Estas proibições são justificadas por referência
aos hábitos e características que reconhecem nos animais: a agitação dos
macacos faz com que as crianças não durmam à noite e o cheiro dos buracos onde
são encontrados os tatus-rabo-de-couro é associado à sujeira e à falta de
banhos, que está relacionada à preguiça e ao desmazelo. Entretanto, na outra
ponta, temos animais cujo consumo pode despertar hábitos e características
apreciados. Esfregar o tutano (napo)
do veado (txasho) nas pernas das
crianças pode fazer com que aprendam mais rápido a andar. O sangue do
tatu-canastra (pano) na testa das
crianças, pode fazer com que vivam muitos anos. Comer a cabeça do pica-pau (voi) pode preparar os meninos para, no
futuro, derrubarem árvores, acertando as partes ocas, e prepararem os roçados.
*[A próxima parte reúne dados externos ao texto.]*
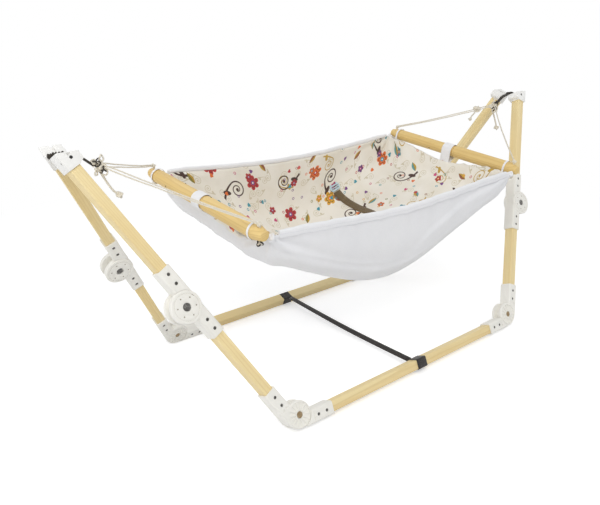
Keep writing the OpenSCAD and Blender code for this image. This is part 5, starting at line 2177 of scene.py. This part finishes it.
    def _rope(self, end: End, side: Side) -> None:
        """One doubled rope, from the apex knot to the knot on the bar, through it and to its stop knot."""
        name = f"{end.word}_{side.word}_rope"
        y = side.value * SIZES.rope_hole_y
        top, mouth, low = (self._bar_point(end, y, up) for up in (
            SIZES.bar_hole_r + 0.006, 0.006, -SIZES.bar_hole_r - 0.0065))
        knot = self._apex(end)
        sag = np.array((0, 0, -0.002))
        points = [knot + np.array((0, side.value * 0.005, 0)), knot * 2 / 3 + top / 3 + sag,
                  knot / 3 + top * 2 / 3 + sag, top + np.array((end.value * 0.0026, 0, 0.001))]
        rope = self._pair(f"{name}_doubled", spline(points, 24), 0.0062 if end is End.LEFT else 0.0045, 0.0031)
        self._hang(rope, *([f"{end.word}_ropes"] if side is Side.FRONT else []))
        self._hang(self._laid(f"{name}_through", spline([points[-1], mouth, low], 12), SIZES.rope_r))
        turn = Matrix.Rotation(0.9 * side.value + end.value, 3, "X") @ Matrix.Rotation(0.7, 3, "Y")
        self._hang(self._knot(f"{name}_bar_knot", top + np.array((end.value * 0.002, 0, 0.0005)), 0.0064, turn))
        self._hang(self._knot(f"{name}_stop_knot", low - np.array((0, 0, 0.0003)), 0.0065, turn))
        if (end, side) == (End.LEFT, Side.FRONT):
            route = knot_route(low + np.array((0, 0, 0.001)), 0.0072, turn)
            self._hang(self._braided(f"{name}_winding", route, 0.0016, True))
        if (end, side) == (End.RIGHT, Side.BACK):
            self._slip_knot(knot + (top - knot) * 0.16)

    def _slip_knot(self, place: Rows) -> None:
        """The adjusting knot on the back right rope, with its short end and that end's own knot."""
        turn = Matrix.Rotation(0.8, 3, "X")
        beside = place + np.array((-0.006, 0.004, 0.002))
        self._hang(join("slip_knot", [self._knot("slip_a", place, 0.0105, turn),
                                      self._knot("slip_b", beside, 0.008, Matrix.Rotation(1.4, 3, "Y"))]))
        route = spline([place + np.array(step) for step in self.slip_run], 8)
        self._free_end("slip_knot_end", "slip_knot_end_knot", route, route[-1], 0.0062, turn)

    def _bight(self, name: str, centre: Rows, wide: float, high: float, turn: Matrix) -> Item:
        """A slack loop of rope standing out of a knot."""
        route = np.array([centre + np.array(turn @ Vector((wide * math.cos(t), 0.0018 * math.sin(2 * t),
                                                           high * math.sin(t))))
                          for t in np.linspace(0, math.tau, 49)[:-1]])
        return self._laid(name, route, self.strand_r * 1.15, True)

    def _apex_knot(self, end: End) -> None:
        """The cluster of knots, slack loops and dark windings where the ropes and the cap cord meet."""
        def at(step: Point) -> Rows:
            """A place beside the knot's middle, mirrored with the end."""
            return self._apex(end) + np.array(step) * (end.value, 1, 1)

        parts = [self._knot(f"apex_part_{number}", at(step), size, Matrix.Rotation(turn, 3, axis))
                 for number, (step, size, turn, axis) in enumerate(self.lumps)]
        parts += [self._bight(f"apex_bight_{number}", at(step), wide, high, Matrix.Rotation(turn, 3, "Z"))
                  for number, (step, wide, high, turn) in enumerate(self.bights)]
        parts += [self._braided(f"apex_dark_{number}", knot_route(at(step), size, Matrix.Rotation(turn, 3, "X")),
                                self.winding_r, True)
                  for number, (step, size, turn) in enumerate(self.windings)]
        self._hang(join(f"{end.word}_apex_knot", parts))

    def _apex_cord(self, end: End) -> None:
        """The dark cord: two strands from the apex knot into the gap between the caps, and its coil there."""
        r = SIZES.apex_cord_r
        tip = np.array((-SIZES.knot_x - 0.014 - r + 0.0003, SIZES.hang_y + 0.002, SIZES.knot_z + 0.003))
        beside = np.array((0, 0.002, 0))
        front = np.array([tip - beside, *self.cord_run])
        strands = np.array([*front, *(front[:0:-1] * (1, -1, 1)), tip + beside])
        coil = self._coil_route(spline(self.coil_line, 40), self.coil_r, self.coil_turns)
        y = np.linspace(-0.0165, 0.0165, 12)
        cross = np.column_stack([np.full_like(y, self.coil_line[1][0]), y,
                                 np.full_like(y, self.coil_line[1][2] - 0.002)])
        mirror = (1 if end is End.LEFT else -1, 1, 1)
        name = f"{end.word}_apex_cord"
        cord = join(f"{name}_braided", [self._braided(f"{name}_strands", spline(strands * mirror, 14, True), r, True),
                                        self._braided(f"{name}_coil", coil * mirror, r * 0.9),
                                        self._braided(f"{name}_cross", cross * mirror, r * 0.9)])
        put_in_place(cord, "apex_cords", name)

    @staticmethod
    def _coil_route(line: Rows, radius: float, turns: int) -> Rows:
        """Uneven turns wound round a line.

        Args:
            line: Places along the coil's middle, one row each.
            radius: Distance of the turns from it.
            turns: How many there are.

        Returns:
            The places along them.
        """
        share = np.linspace(0, 1, turns * 18)
        index = share * (len(line) - 1)
        middle = np.column_stack([np.interp(index, np.arange(len(line)), line[:, axis]) for axis in range(3)])
        along = unit(line[-1:] - line[:1])[0]
        up = unit(np.cross(along, (0.0, 1.0, 0.0))[None])[0]
        side = np.cross(along, up)
        angle = share * turns * math.tau
        reach = radius * (1 + 0.16 * np.sin(share * 23.0) + 0.08 * np.sin(share * 61.0))
        return (middle + np.outer(reach * np.cos(angle), side) + np.outer(reach * np.sin(angle), up)
                + np.outer(0.0010 * np.sin(share * 31.0), along))

    def _tail(self, end: End) -> None:
        """The free end of a rope, with the knot tied in it."""
        route = spline(self.tail_run if end is End.LEFT else self.other_tail_run, 10)
        heading = unit(route[-1:] - route[-6:-5])[0]
        name = f"{end.word}_rope_tail"
        self._free_end(f"{name}_laid", f"{name}_knot", route, route[-1] + heading * 0.004, 0.0085,
                       Matrix.Rotation(0.5, 3, "Y"), name)

    def _free_end(self, name: str, knot_name: str, route: Rows, knot_at: Rows, size: float, turn: Matrix,
                  *nodes: str) -> None:
        """A rope's free end and the knot in it.

        Args:
            name, knot_name: Names of the two pieces.
            route: Places along the rope, one row each.
            knot_at: Middle of the knot.
            size: Radius of the room that the knot takes.
            turn: Which way the knot lies.
            nodes: The CAD nodes that they take the place of.
        """
        rope = self._laid(name, route, SIZES.rope_r)
        knot = self._knot(knot_name, knot_at, size, turn)
        self._hang(rope, *nodes)
        self._hang(knot)


# ---- Studio ----


@dataclass(frozen=True)
class SoftLight:
    """One area light aimed at a point."""

    name: str
    place: Point
    target: Point
    size: float
    power: float
    colour: tuple[float, float, float] = (1.0, 1.0, 1.0)

    def build(self) -> Item:
        """Makes the light.

        Returns:
            The light's object.
        """
        data = bpy.data.lights.new(self.name, "AREA")
        data.shape = "DISK"
        data.size = self.size
        data.energy = self.power
        data.color = self.colour
        item = link(bpy.data.objects.new(self.name, data))
        item.location = self.place
        away = Vector(self.place) - Vector(self.target)
        item.rotation_mode = "QUATERNION"
        item.rotation_quaternion = away.to_track_quat("Z", "Y")
        return item


@dataclass(frozen=True)
class Camera:
    """Where the photograph was taken from: yaw and roll about the view, pitch down, in degrees."""

    place: Point = (-1.1595, -1.2436, 0.8565)
    yaw: float = 39.0
    pitch: float = 19.55
    roll: float = -1.05
    focal_px: float = 643.9
    sensor: float = 36.0

    def build(self) -> Item:
        """Makes the scene's camera.

        Returns:
            The camera's object.
        """
        yaw, pitch, roll = (math.radians(a) for a in (self.yaw, self.pitch, self.roll))
        ahead = Vector((math.cos(pitch) * math.sin(yaw), math.cos(pitch) * math.cos(yaw), -math.sin(pitch)))
        level = Vector((math.cos(yaw), -math.sin(yaw), 0))
        upright = level.cross(ahead)
        right = level * math.cos(roll) + upright * math.sin(roll)
        up = upright * math.cos(roll) - level * math.sin(roll)
        data = bpy.data.cameras.new("camera")
        data.sensor_width = self.sensor
        data.lens = self.focal_px * self.sensor / FRAME_WIDTH_PX
        data.clip_start, data.clip_end = 0.05, 60.0
        item = link(bpy.data.objects.new("camera", data))
        turn = Matrix((right, up, -ahead)).transposed().to_4x4()
        item.matrix_world = Matrix.Translation(self.place) @ turn
        bpy.context.scene.camera = item
        return item


@dataclass(frozen=True)
class Studio:
    """A white floor that runs off into white, and large soft lights."""

    reach: float = 40.0
    floor_colour: Colour = (0.86, 0.86, 0.865, 1.0)
    world_level: float = 0.50
    floor_glow: float = 0.42
    lit_reach: tuple[float, float] = (0.9, 2.1)
    lights: tuple[SoftLight, ...] = (
        SoftLight("key", (-1.6, -2.0, 2.9), (0.0, 0.0, 0.3), 2.4, 48.0, (1.0, 0.99, 0.97)),
        SoftLight("fill", (2.6, -1.8, 1.9), (0.1, 0.0, 0.35), 2.6, 13.0, (0.97, 0.985, 1.0)),
        SoftLight("back", (-0.4, 2.8, 2.5), (0.0, 0.0, 0.3), 2.4, 15.0),
        SoftLight("left", (-3.0, 0.4, 0.9), (-0.2, 0.0, 0.4), 2.0, 14.0),
    )

    def build(self) -> None:
        """Makes the floor, the lights and the surroundings."""
        self._floor()
        for light in self.lights:
            light.build()
        self._world()
        view = bpy.context.scene.view_settings
        view.view_transform = "Standard"
        view.look = "None"
        view.exposure, view.gamma = 0.0, 1.0

    @staticmethod
    def _shown(graph: Graph) -> Value:
        """1 for rays that see the backdrop directly, in a gloss or through glass."""
        path = graph.add("ShaderNodeLightPath")
        return path["Is Camera Ray"].maximum(path["Is Glossy Ray"]).maximum(path["Is Transmission Ray"])

    def _floor(self) -> None:
        """The floor: plain white far away, with the object's soft shadow near it."""
        material = bpy.data.materials.new("studio_floor")
        material.use_nodes = True
        material.node_tree.nodes.clear()
        graph = Graph(material.node_tree)
        away = graph.vector("LENGTH", graph.place())["Value"]
        plain = graph.add("ShaderNodeBsdfDiffuse", {"Color": self.floor_colour, "Roughness": 0.0})[0]
        shown = self._shown(graph)
        glow = graph.add("ShaderNodeEmission", {"Color": WHITE, "Strength": shown * self.floor_glow})[0]
        near = graph.add("ShaderNodeAddShader", {0: plain, 1: glow})[0]
        white = graph.add("ShaderNodeEmission", {"Color": WHITE, "Strength": 1.0})[0]
        share = graph.smooth(away, *self.lit_reach) * shown
        both = graph.add("ShaderNodeMixShader", {0: share, 1: near, 2: white})[0]
        graph.add("ShaderNodeOutputMaterial", {"Surface": both})
        corners = [(x * self.reach, y * self.reach, 0) for x, y in ((-1, -1), (1, -1), (1, 1), (-1, 1))]
        floor = make_mesh("floor", corners, [(0, 1, 2, 3)], material)

    def _world(self) -> None:
        """Even pale surroundings, which the camera sees as white."""
        world = bpy.data.worlds.new("studio")
        bpy.context.scene.world = world
        world.use_nodes = True
        world.node_tree.nodes.clear()
        graph = Graph(world.node_tree)
        given = graph.add("ShaderNodeBackground", {"Color": (0.98, 0.99, 1.0, 1.0), "Strength": self.world_level})[0]
        seen = graph.add("ShaderNodeBackground", {"Color": WHITE, "Strength": 1.0})[0]
        both = graph.add("ShaderNodeMixShader", {0: self._shown(graph), 1: given, 2: seen})[0]
        graph.add("ShaderNodeOutputWorld", {"Surface": both})


def main() -> None:
    """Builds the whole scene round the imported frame."""
    logging.basicConfig(level=logging.INFO, format="%(name)s: %(message)s")
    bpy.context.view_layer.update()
    Camera().build()
    finishes = Finishes()
    trees = Trees()
    Rigging(finishes, trees).build()
    Stand(frame, finishes, trees).build()
    Bed(finishes, trees).build()
    Studio().build()


if __name__ == "__main__":
    main()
Curiosamente, os Katukina parecem ter
abandonado a prática de tentar despertar nas crianças as qualidades valorizadas
em alguns animais. Em todo período de campo, não vi tutano de veado ser
esfregado nas pernas das crianças nem pica-pau ser abatido para que os meninos
comessem a cabeça. Seja como for, insiste-se muito na proibição de crianças
comerem a carne de animais cujas características são desprezadas ou
perturbadoras. Inúmeras vezes vi crianças chorando, pedindo aos pais ou avós
para que lhes deixassem comer, ao menos um pequeno pedaço, alguma carne que
lhes era proibida, mas nunca vi terem seus pedidos atendidos.